A number of factors have slowed the pace of wind development in India compared with the wind rush of a few years ago, says MEDA's Salunkhe. Poor planning and micrositing by developers, negative publicity about depreciation-driven investments, inadequate transmission facilities by state electricity boards and delays in site permit approvals have all contributed to the current situation.

In addition to new incentives, MEDA has another idea to get wind development moving again. It suggests a master plan for "green power districts," in which new sites for renewable energy will be identified, infrastructure created and trees planted. MEDA has identified 21 new sites suitable for generation with 27 additional sites being monitored.
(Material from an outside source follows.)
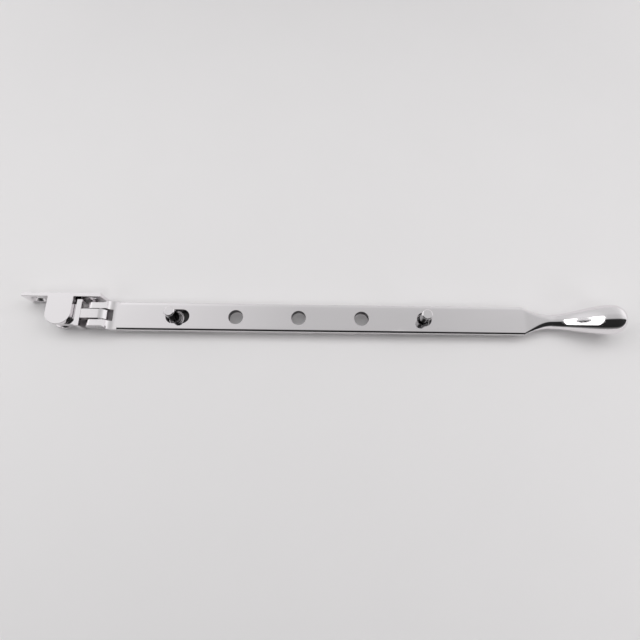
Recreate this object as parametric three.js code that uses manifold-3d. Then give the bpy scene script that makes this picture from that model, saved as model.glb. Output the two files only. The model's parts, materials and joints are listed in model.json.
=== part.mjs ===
// Casement window stay: a bracket that is screwed to the casement, a swivel block that turns in it, and a
// flat stay bar with a bulb end, which drops over two pegs on the window frame.
//
// Millimetres. The origin is the centre of the bracket's back face, which lies flat on the casement.
// +X runs along the bar to the bulb, +Y points into the casement, and +Z is up.

import * as THREE from 'three';
import { mergeVertices } from 'three/addons/utils/BufferGeometryUtils.js';
import Module from 'manifold-3d';

// ---------- driving dimensions ----------

const TABLE_Z = -4.7;              // lowest face of the bracket and of both peg plates

// bracket
const PLATE_LENGTH = 37.8;
const PLATE_HEIGHT = 9.4;
const PLATE_THICKNESS = 1.8;
const SCREW_SPACING = 26;
const SCREW_HOLE_RADIUS = 2.05;
const COUNTERSINK_RADIUS = 3.3;
const COUNTERSINK_DEPTH = 1.2;
const LUG_HALF_WIDTH = 6.1;
const LUG_NOSE = 5.65;             // how far the oval nose reaches past the swivel axis
const LUG_SLOT_HEIGHT = 5.0;       // room between the two lugs
const SWIVEL_Y = -9.8;             // upright axis that the swivel block turns on

// swivel pin and swivel block
const SWIVEL_PIN_RADIUS = 2;
const SWIVEL_PIN_TOP = 3.6;        // the pin's blind end, inside the upper lug
const BARREL_RADIUS = 5;
const BARREL_HEIGHT = 4.5;
const SHOULDER_X = 8;
const SHOULDER_THICKNESS = 2.35;
const SHOULDER_WIDTH = 12.7;
const SHOULDER_Y = -9.4;             // the shoulder stands a little towards the plate
const SHOULDER_HEIGHT = 8.4;
const TONGUE_WIDTH = 4.4;
const TONGUE_RADIUS = 4;
const HINGE_X = 18.1;              // level axis that the bar lifts on

// stay bar
const PRONG_END_X = 15.3;          // middle of the prongs' round ends
const PRONG_RADIUS = 3.3;
const PRONG_BACK_X = 21.8;         // where the prongs' flat tops end
const FORK_WIDTH = 11.4;
const FORK_SLOT_WIDTH = 5.6;
const FORK_SLOT_END = 24.4;
const FORK_PIN_RADIUS = 1.5;
const SWELL_START_X = 19.8;        // from here the fork swells to the bar's full width
const SWELL_END_X = 22.4;
const FLAT_X = 25.8;
const BAR_WIDTH = 13.8;
const BAR_TOP = 0.8;
const BAR_THICKNESS = 3.6;
const EDGE_ACROSS = 1.1;           // the bar's edges are quarter ovals, wider than they are deep
const EDGE_DOWN = 0.6;
const FIRST_HOLE_X = 52.9;
const HOLE_PITCH = 30;
const HOLE_COUNT = 5;
const HOLE_RADIUS = 3.5;
const SLOT_EXTRA = 4.4;            // the hole nearest the bracket is this much longer than it is wide

// bulb handle
const TAPER_X = 220.2;
const NECK_X = 233;
const NECK_RADIUS = 3.45;
const NECK_Z = -0.9;
const RISE_START_X = 233;          // between these two the handle's axis rises
const RISE_END_X = 263;
const BELLY_X = 259;
const BELLY_RADIUS = 7;
const BELLY_Z = 4.4;
const TIP_X = 266;
const TIP_ROUNDNESS = 2.3;         // 2 would be an ellipse; more is blunter

// pegs and their plates
const PEG_PLACES = [53.4, 172.7];  // the first and the last hole stand over the pegs
const PEG_RADIUS = 2.5;
const PEG_TOP = 8.9;
const PEG_CHAMFER = 0.4;
const PEG_TAIL_RADIUS = 1.6;
const COLLAR_RADIUS = 4;
const COLLAR_THICKNESS = 0.3;
const PEG_PLATE_LENGTH = 36;
const PEG_PLATE_WIDTH = 12;
const PEG_PLATE_THICKNESS = 1;
const PEG_SCREW_SPACING = 26;
const PEG_COUNTERSINK_DEPTH = 0.7;

const RUNNING_GAP = 0.15;          // around each pin
const SEAT_GAP = 0.3;              // between faces of separate pieces that rest on each other
const ROUND_SEGMENTS = 40;

const barMiddleZ = BAR_TOP - BAR_THICKNESS / 2;
const plateFrontY = -PLATE_THICKNESS;

// ---------- solids ----------

const wasm = await Module();
wasm.setup();

function toSolid(geometry) {
  const bare = geometry.clone();
  bare.deleteAttribute('normal');
  bare.deleteAttribute('uv');
  const merged = mergeVertices(bare, 1e-5);
  return new wasm.Manifold(new wasm.Mesh({
    numProp: 3,
    vertProperties: new Float32Array(merged.attributes.position.array),
    triVerts: new Uint32Array(merged.index.array),
  }));
}

function toGeometry(solid) {
  const mesh = solid.getMesh();
  const geometry = new THREE.BufferGeometry();
  geometry.setAttribute('position', new THREE.BufferAttribute(mesh.vertProperties, 3));
  geometry.setIndex(new THREE.BufferAttribute(mesh.triVerts, 1));
  geometry.computeVertexNormals();
  return geometry;
}

function join(...geometries) {
  return geometries.map(toSolid).reduce((sum, solid) => sum.add(solid));
}

function cutAway(solid, ...geometries) {
  return geometries.map(toSolid).reduce((rest, tool) => rest.subtract(tool), solid);
}

// A box given by its lowest and highest corners.
function boxBetween(low, high) {
  const size = new THREE.Vector3(...high).sub(new THREE.Vector3(...low));
  const box = new THREE.BoxGeometry(size.x, size.y, size.z);
  return box.translate(low[0] + size.x / 2, low[1] + size.y / 2, low[2] + size.z / 2);
}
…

Plans are for Satara district, which has sites for a potential 500 MW of wind out of a total state potential of 1000 MW, to be declared one of the first green power districts, Salunkhe says.

The central feature of the plan is the development of a 20 acre non-conventional energy park to attract tourists. The main attraction will be wind turbines. The park has already been sanctioned by the Ministry of Non Conventional Energy Sources, which will contribute some starting capital. "Demonstration projects of working equipment like turbines will prove a point of interest to people visiting it," Salunkhe says. "This, we believe, will create awareness of renewables in India with the general public."

The Maharashtra Tourism Development Corp (MTDC) has agreed to help promote the Satara area as a tourism destination. The backwaters in the area will offer boating and MTDC plans to set up a roped path and trekking tours. Turbine manufacturers such as Suzlon have even indicated an interest in setting up a small, good quality motel accommodation, Salunkhe says.

Technology leaders

MEDA is focusing its support on high capacity pitch-regulated turbines recommended for low wind regimes, a requirement which led RRB Vestas to redesign a special low wind turbine. Two of these are being tested by the new wind technology centre in Chennai.

One company, Suzlon, has raced ahead. Its success, say its competitors, lie in the intense and advanced planning the company did before starting its 200 MW project at Vankusawade, 40 kilometres from Satara. In collaboration with German Südwind, Suzlon had commissioned 15 MW by March 1999, 35 MW a year later and now plans to put 150 MW on-line by March 2001. With 148, 350 kW turbines up so far, the company is set to begin using 1 MW turbines soon, says Suzlon's Vinayak Pillai.

Suzlon is one of the few wind power plant developers in the area which has concentrated its wind farms within a consolidated area, which helps keep maintenance costs down. It has also installed two helicopter landing pads at the Vankusawade site to help improve access. One Suzlon representative on site says: "The wind industry has become very competitive. Every customer requires a cost study. While there is not much cream left in the business as costs have become high, to us, saving the environment is a responsibility."